Yeah, Vashti knows that last one well. The connection is obvious and inescapable — the daughter of the Ultimate Weapon competing Sunday here at Stade de France on sports’ biggest stage, carrying herself afterward as if she had studied his postgame press conferences, too. Randall Cunningham could get philosophical and sometimes kind of spacey whenever he spoke publicly during his 11 years with the Eagles. Sure enough, there were strains of her dad in her words about her fifth-place finish in the women’s high jump, about his role in coaching her, about what it was like for him to play in the pressure cooker that is Philadelphia.

“He’s told me all about it,” she said. “He told me when the fans loved him, and he has told me about when the fans instantly hated him. I’ve experienced that as well. I’ve experienced people telling me I need to find a new coach. I’ve experienced people telling me I don’t have it anymore. That stuff doesn’t reach me. It’s down here, and I’m up here. As long as the people at home on their couch feel like they’re doing something, typing it up, good for me. But for a person like me, it doesn’t get to me.”

It’s a funny thing about the Olympics: In a two-week sporting event, the biggest in the world, an event in which countries are quite literally pitted against each other, there’s less tribal frustration and angry criticism of athletes than there is during any average day of any regular season of any major pro sport. Vashti has now competed in the last three Olympics and hasn’t medaled in any of them. She missed an early jump at 1.91 meters (6 feet, 3¼ inches), a height that she usually clears without any trouble — her personal best is 2.02 — and missed all three of her attempts at 1.98. A bulging disk in her back, an injury she’s been managing for three to four months, flared up Sunday. But if she were an NFL player, like her dad was, she’d be given no grace for playing through pain, and the hot-take parallels would be drawn immediately.

First Randall went three straight years without winning a playoff game. Now his kid goes three straight Olympics without a medal.

» READ MORE: Penn State’s Stephen Nedoroscik, Rubik’s Cuber extraordinaire, solved the puzzle of Olympic stardom

“This has just been a different season for me than any season I’ve ever had,” she said, “and I’m learning to just roll with it and know that the battle I’m facing is not medals, but it’s different. It’s spiritual, and I ultimately feel like I won the battle today.”

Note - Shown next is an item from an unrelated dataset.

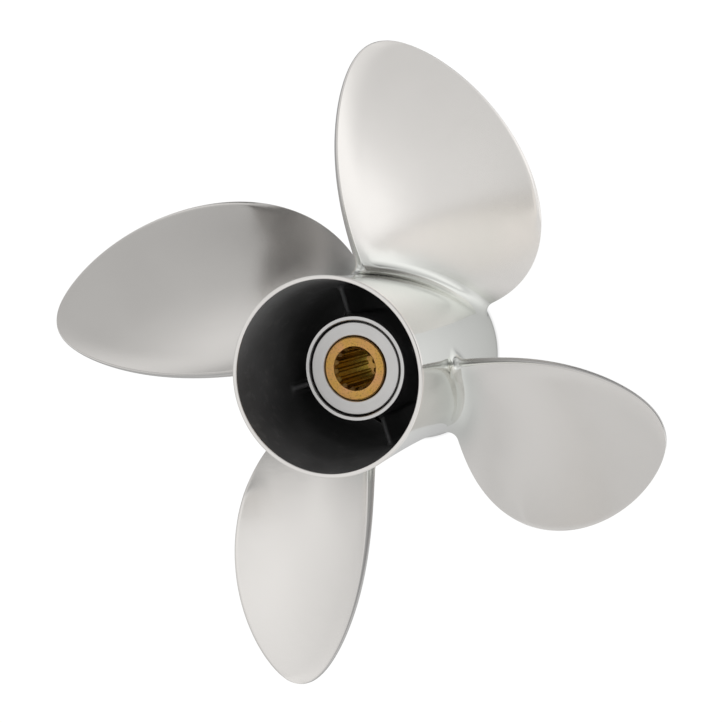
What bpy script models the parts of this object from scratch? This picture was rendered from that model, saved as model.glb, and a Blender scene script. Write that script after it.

No, that perspective wouldn’t go over well with much of Philly’s fan base, and it didn’t back in the day when her dad was the one offering it or something like it. But the Olympics just aren’t the same thing, and besides, Vashti will likely have another shot. Just 26, she said Sunday that she plans to compete at the 2028 Summer Games in Los Angeles, which would give her and Randall time to hone and refine what she admits is an unorthodox approach to training.

Instead of having her jump, jump, and jump some more during practices, Randall — who himself cleared 6 feet, 9 inches in the high jump more than 40 years ago at Santa Barbara High School — has her cut down her workouts ahead of competitions. Better, he believes, for her to work on her form and technique. More peace of mind for a father who suffered devastating injuries himself over his 16 years in the NFL, who saw so many of his teammates’ careers cut short.

“I wish I would jump a little bit more, but I also trust that he really, really wants what’s best for me,” she said. “He’s not trying to get a cut or a percentage. He wants me to have longevity. I’ve been doing this for nine years and have had no serious injuries. I’ve been in three Olympic finals. I’ve been at every world championship since I turned professional, and it’s not the end. A lot of the people I was on the team with in Rio, I can’t even name the people who are here right now. Or Tokyo — a lot of them are not here. It takes a lot of hard work and focus to stay consistent, and the thing he has put into me is consistency.

“I’m a reflection of him.”

She considers that truth to be no burden at all. She relishes it. She gets a charge out of those clips of her dad at his most spectacular — throwing the ball farther and running faster than just about any quarterback did then or has since. If you want to compare her to a Philly Baby Boomer or GenXer who can’t let go of those late 1980s/early 1990s Eagles teams, those clubs that were so much fun and so damn unfulfilling, feel free. She wouldn’t mind. You’re the dude wearing a No. 12 throwback jersey to Lincoln Financial Field every Sunday in the fall? Vashti Cunningham would be right there with you.

“I think he’s the coolest athlete I’ve ever seen,” she said. “He’s a dog: on the field, when he’s coaching, in the most respectful way. I mean, he’s not a literal dog. But he has it, and it’s just who he is. And if I can present that as well, I would feel really happy that people see me like him.”

He was here Sunday night, chatting with and counseling Vashti between her jumps, and for a few seconds, his face flashed across one of the stadium’s giant videoboards. Randall Cunningham is 61, and in that instant, he didn’t look like at all the superstar quarterback he was in those videos from long ago. He looked like the person he is now: a father and a coach, wanting the best for his daughter, the two of them now having to wait another four years for another chance at it.